Connecticut officials also intend to coordinate their project as broadly as possible with existing school-reform efforts. Ms. Baron noted, for example, that among those attending last month’s workshops were representatives from San Antonio, one of the sites involved in the American Association for the Advancement of Science’s Project 2061 to redesign math and science curricula.
“We hope not to reinvent wheels,” she said.
Political, Not Technical
Critics of conventional testing programs praised the Connecticut program as a promising alternative.

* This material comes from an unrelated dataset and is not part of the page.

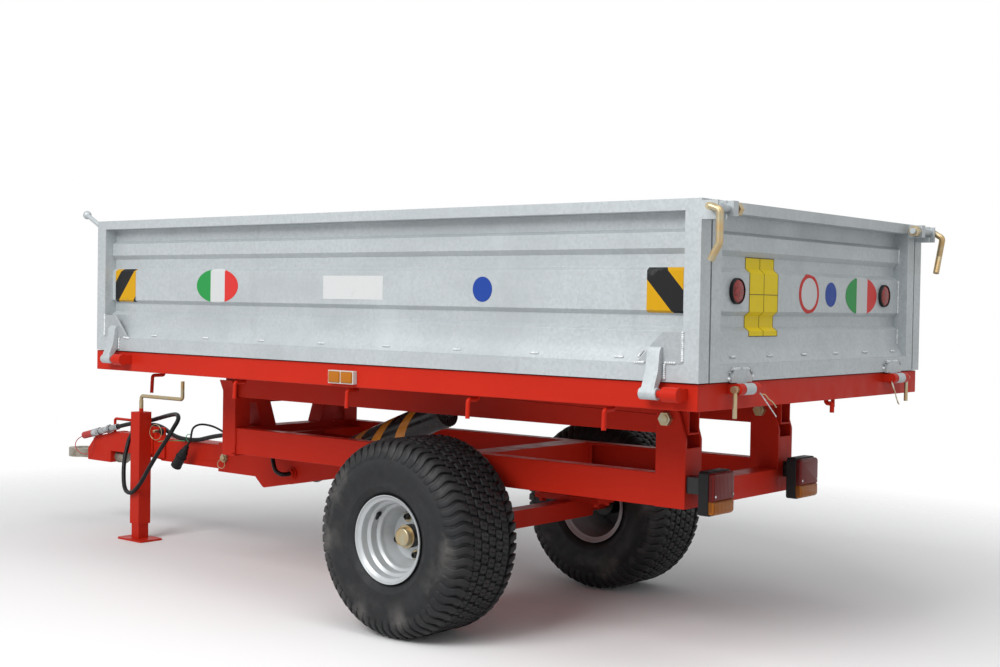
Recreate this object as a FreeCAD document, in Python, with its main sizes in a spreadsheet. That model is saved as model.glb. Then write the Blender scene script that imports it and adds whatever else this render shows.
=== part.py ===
import FreeCAD, Part
import math
import os

import Sketcher

# Tipping farm trailer: galvanised drop-side body on a red two-wheel chassis with a drawbar and a jack.
# Frame: +X points to the towing eye, +Y to the left and +Z up. The origin is on the ground under the
# middle of the whole trailer. All sizes are in millimetres and degrees.

SIZES = [
    ("front_reach", 3083, "rear face of the body to the tip of the towing eye"),
    ("rear_reach", 60, "latch handles behind the rear face of the body"),
    ("bed_length", 2130, "body over its end posts"),
    ("bed_width", 1132, "body over its side gates"),
    ("gate_height", 389, "height of the four walls"),
    ("frame_inset", 6, "floor frame's side rails inside the gates' faces"),
    ("frame_overhang", 7, "front end of the floor frame in front of the gates"),
    ("frame_wall", 5, "wall of the floor frame's channels"),
    ("frame_bottom", 632, "underside of the floor frame"),
    ("frame_height", 58, "depth of the floor frame"),
    ("frame_member", 50, "width of a floor frame rail"),
    ("floor_thickness", 3, "floor sheet"),
    ("post", 40, "square gate post"),
    ("post_wall", 3, "wall of the gates' posts and rails"),
    ("gate_gap", 2, "gap under and between the gates"),
    ("gate_top_rail", 25, "depth of a gate's top rail"),
    ("gate_bottom_rail", 38, "depth of a gate's bottom rail"),
    ("gusset_base", 117, "foot of the gusset in a side gate's lower corner"),
    ("gusset_head", 52, "top of the same gusset"),
    ("gusset_height", 68, "height of the same gusset"),
    ("sheet_wall", 2, "gate sheet"),
    ("sheet_high", 26, "outer flats of the sheet behind the post's face"),
    ("sheet_low", 38, "inner flats of the sheet behind the post's face"),
    ("side_axis_out", 24, "side hinge axis outside the gate's face"),
    ("side_axis_drop", 23, "side hinges' axis under the top of the floor frame"),
    ("barrel_radius", 13, "outside of a gate hinge barrel"),
    ("pin_radius", 8, "gate hinge pin"),
    ("hinge_gap", 0.1, "radial clearance of every pin in its bore"),
    ("side_barrel", 43, "length of a side hinge barrel"),
    ("side_barrel_rear", 84, "rear side barrel from the body's rear face"),
    ("side_barrel_front", 114, "front side barrel from the body's front face"),
    ("boss", 40, "length of the boss that carries a side hinge pin"),
    ("strap", 6, "thickness of hinge straps and tabs"),
    ("tail_axis_back", 18, "tailgate hinge axis behind the body's rear face"),
    ("tail_axis_drop", 14, "tailgate hinges' axis under the top of the floor frame"),
    ("tail_hinge_out", 394, "tailgate hinge from the middle"),
    ("tail_barrel", 42, "length of a tailgate hinge barrel"),
    ("tail_lug", 22, "length of a tailgate hinge knuckle"),
    ("bearer_width", 50, "width of a body bearer"),
    ("bearer_out", 252, "outer face of a body bearer from the middle"),
    ("bearer_height", 83, "height of the bearers under the floor frame"),
    ("bearer_front", 1902, "front end of the bearers from the rear face"),
    ("bearer_wall", 5, "wall of a bearer"),
    ("tip_axis", 270, "tipping axis from the body's rear face"),
    ("tip_rise", 36, "tipping axis over the underside of the bearers"),
    ("tip_bolt_radius", 10, "tipping bolt"),
    ("tip_bush_radius", 17, "bush in the bearer"),
    ("rail_out", 259, "outer face of a chassis rail from the middle"),
    ("rail_width", 40, "width of a chassis rail"),
    ("rail_bottom", 374, "underside of the chassis rails"),
    ("rail_height", 80, "depth of a chassis rail"),
    ("rail_wall", 6, "wall of a chassis rail"),
    ("chassis_rear", 216, "rear face of the rear uprights from the body's rear face"),
    ("upright_depth", 83, "rear upright fore and aft"),
    ("upright_out", 264, "outer face of an upright from the middle"),
    ("upright_plate", 8, "plate of an upright"),
    ("upright_box_drop", 68, "top of the uprights' boxes under the tipping axis"),
    ("upright_round", 30, "radius round the tipping bolt"),
    ("front_upright", 1841, "rear face of the front uprights from the body's rear face"),
    ("front_upright_depth", 60, "front upright fore and aft"),
    ("front_bar", 19, "thickness of the bar under the bearers"),
    ("bearer_gap", 0.3, "bearers over their bar at rest"),
    ("brace_width", 60, "width of a leaning post"),
    ("brace_foot", 125, "middle of a leaning post's foot from the middle"),
    ("brace_head", 150, "middle of a leaning post's head from the middle"),
    ("guide_height", 52, "top of the flared guide plates over the underside of the bearers"),
    ("guide_rise", 34, "flared part of a guide plate"),
    ("guide_flare", 14, "how far a guide plate flares out"),
    ("cross_depth", 60, "rear and front cross member fore and aft"),
    ("rear_cross_height", 60, "depth of the rear cross member"),
    ("middle_cross", 850, "middle cross member from the body's rear face"),
    ("middle_cross_depth", 80, "middle cross member fore and aft"),
    ("axle_set", 908, "wheel axis from the body's rear face"),
    ("axle_height", 254, "wheel axis over the ground"),
    ("axle_beam", 50, "square axle beam"),
    ("axle_beam_out", 300, "end of the axle beam from the middle"),
    ("axle_column", 100, "axle bracket fore and aft"),
    ("axle_flange", 230, "bolted flange of an axle bracket fore and aft"),
    ("flange_plate", 8, "thickness of a bolted flange"),
    ("stub_radius", 17.5, "stub axle"),
    ("stub_out", 484, "end of a stub axle from the middle"),
    ("wheel_out", 439, "middle of a wheel from the middle"),
    ("tyre_radius", 254, "tyre over its tread"),
    ("tyre_width", 254, "tyre over its walls"),
    ("bead_radius", 101.6, "rim under the bead of the tyre"),
    ("rim_width", 208, "rim between its flanges"),
    ("rim_flange", 16, "height of a rim flange over the bead"),
    ("rim_wall", 4, "rim sheet"),
    ("rim_curl", 5, "rolled edge of the rim beyond its flange"),
    ("rim_ledge", 16, "length of the seat of the bead"),
    ("rim_shelf", 26, "seat of the bead to the end of the next shelf"),
    ("rim_step", 10, "drop from one shelf of the rim to the next"),
    ("dish_radius", 62, "flat middle of the wheel disc"),
    ("dish_depth", 26, "dish of the wheel disc"),
    ("disc_set", 16, "inner face of the wheel disc from the wheel's middle"),
    ("hub_bore_radius", 30, "middle hole of the wheel disc"),
    ("hub_flange_radius", 66, "flange of the hub"),
    ("cap_radius", 24, "hub cap"),
    ("cap_out", 60, "face of the hub cap from the wheel's middle"),
    ("cradle_out", 60, "outer face of a cradle plate from the middle"),
    ("cradle_plate", 8, "thickness of a cradle plate"),
    ("cradle_rear", 1542, "rear end of the cradle from the body's rear face"),
    ("cradle_front", 2042, "front end of the cradle from the body's rear face"),
    ("cradle_drop", 59, "lowest edge of the cradle under the ram's lower pivot"),
    ("ram_base", 1800, "lower pivot of the ram from the body's rear face"),
    ("ram_base_height", 300, "lower pivot of the ram over the ground"),
    ("ram_head", 1060, "upper pivot of the ram from the body's rear face"),
    ("ram_head_drop", 42, "upper pivot of the ram under the floor frame"),
    ("ram_radius", 45, "barrel of the ram"),
    ("ram_rod_radius", 22, "rod of the ram"),
    ("ram_barrel", 640, "lower pivot to the end of the barrel"),
    ("ram_eye_radius", 30, "eye at either end of the ram"),
    ("ram_eye_width", 50, "width of a ram eye"),
    ("ram_pin_radius", 15, "pin at either end of the ram"),
    ("drawbar_bottom", 280, "underside of the drawbar"),
    ("drawbar_height", 80, "depth of the drawbar"),
    ("drawbar_width", 76, "width of the drawbar"),
    ("drawbar_wall", 6, "wall of the drawbar"),
    ("drawbar_front", 2505, "front end of the drawbar from the body's rear face"),
    ("sleeve_front", 2185, "front end of the drawbar sleeve from the body's rear face"),
    ("sleeve_wall", 8, "wall of the drawbar sleeve"),
    ("sleeve_pin", 2149, "drawbar pin from the body's rear face"),
    ("slide_fit", 0.5, "gap between the drawbar and its sleeve"),
    ("head_plate", 8, "thickness of a head plate"),
    ("head_top", 363, "top of the head plates"),
    ("head_front", 2943, "front end of the head from the body's rear face"),
    ("bush_rear", 2803, "rear end of the towing bush from the body's rear face"),
    ("bush_bottom", 249, "underside of the towing bush"),
    ("bush_top", 291, "top of the towing bush"),
    ("hanger_front", 2803, "front leg of the hose hanger from the body's rear face"),
    ("hanger_rear", 2702, "rear leg of the hose hanger from the body's rear face"),
    ("hanger_top", 408, "top of the hose hanger over the ground"),
    ("hanger_radius", 5, "rod of the hose hanger"),
    ("eye_height", 268, "towing eye over the ground"),
    ("eye_radius", 50, "outside of the towing eye"),
    ("eye_hole", 25, "hole of the towing eye"),
    ("eye_thickness", 32, "thickness of the towing eye"),
    ("shank_radius", 14, "shank of the towing eye"),
    ("jack_set", 2570, "jack from the body's rear face"),
    ("jack_out", 77, "jack from the middle"),
    ("jack_tube", 50, "square outer tube of the jack"),
    ("jack_bottom", 57, "lower end of the outer tube"),
    ("jack_top", 450, "upper end of the outer tube"),
    ("jack_wall", 4, "wall of the outer tube"),
    ("leg_tube", 41, "square inner leg of the jack"),
    ("foot_length", 140, "foot plate fore and aft"),
    ("foot_width", 94, "foot plate across"),
    ("foot_thickness", 6, "foot plate"),
    ("crank_height", 506, "crank arm over the ground"),
    ("crank_length", 230, "crank arm"),
    ("crank_grip", 62, "upright grip of the crank"),
    ("crank_radius", 6.5, "rod of the crank"),
    ("lamp_out", 215, "middle of a rear lamp from the middle"),
    ("lamp_rear", 137, "rear face of a lamp from the body's rear face"),
    ("lamp_depth", 40, "depth of a lamp housing"),
    ("lamp_width", 104, "width of a lamp"),
    ("lamp_height", 105, "height of a lamp"),
    ("lamp_middle", 416, "middle of a lamp over the ground"),
    ("lens", 14, "depth of a lamp lens"),
    ("latch_drop", 19, "axis of the top latch bolts under the top of the gates"),
    ("latch_bolt_radius", 8, "top latch bolt"),
    ("latch_plate", 6, "plate of a latch bracket"),
    ("latch_reach", 38, "latch bracket behind the body's rear face"),
    ("handle_radius", 8, "bent rod of a handle"),
    ("hook_radius", 5.5, "rod of a rope hook"),
    ("hose_radius", 7.5, "hydraulic hose"),
    ("cable_radius", 3.5, "electric cable"),
    ("plug_radius", 19, "electric plug"),
    ("plug_length", 97, "electric plug"),
]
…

“It’s very consonant with the direction we recommend,” said Senta A. Raizen, director of the National Center for Improving Science Education. In a report on elementary schools issued last month, the center recommended the development of “authentic” forms of assessment that would probe students’ depths of understanding as well as factual knowledge. (See Education Week, Aug. 2, 1989.)
But, Ms. Raizen warned: “My concern is that this may aggravate the notion teachers have that hands-on science consists of observation and recording, period. If that’s all you do, you’re not getting very far.’'
“You need to ask why you observe, why you record,” she said.
Mr. Brewer of Vermont added that some educators have questioned whether the project will succeed in influencing instruction throughout Connecticut, since the state will be testing only a sample of schools.
“They are wise to start out the way they are, but if we are to be successful, we ought to do it on a large scale,” he said. “We hope teachers will teach to this test. The only way to do that is to report results by school.”
Regardless of whether the project affects all teachers, Mr. Wiggins said, it has succeeded in convincing policymakers that reforms in assessment are linked to changes in curriculum and instruction.
“Too often,” he said, “they are done in isolation, as though assessment is only a psychometric issue. It isn’t.”
“The issues invariably turn on political questions, not technical questions,” he added. “The technical issues are persnickety, but solvable. The question is, are we willing to spend money on public relations to convince the public that standardized tests are inadequate?”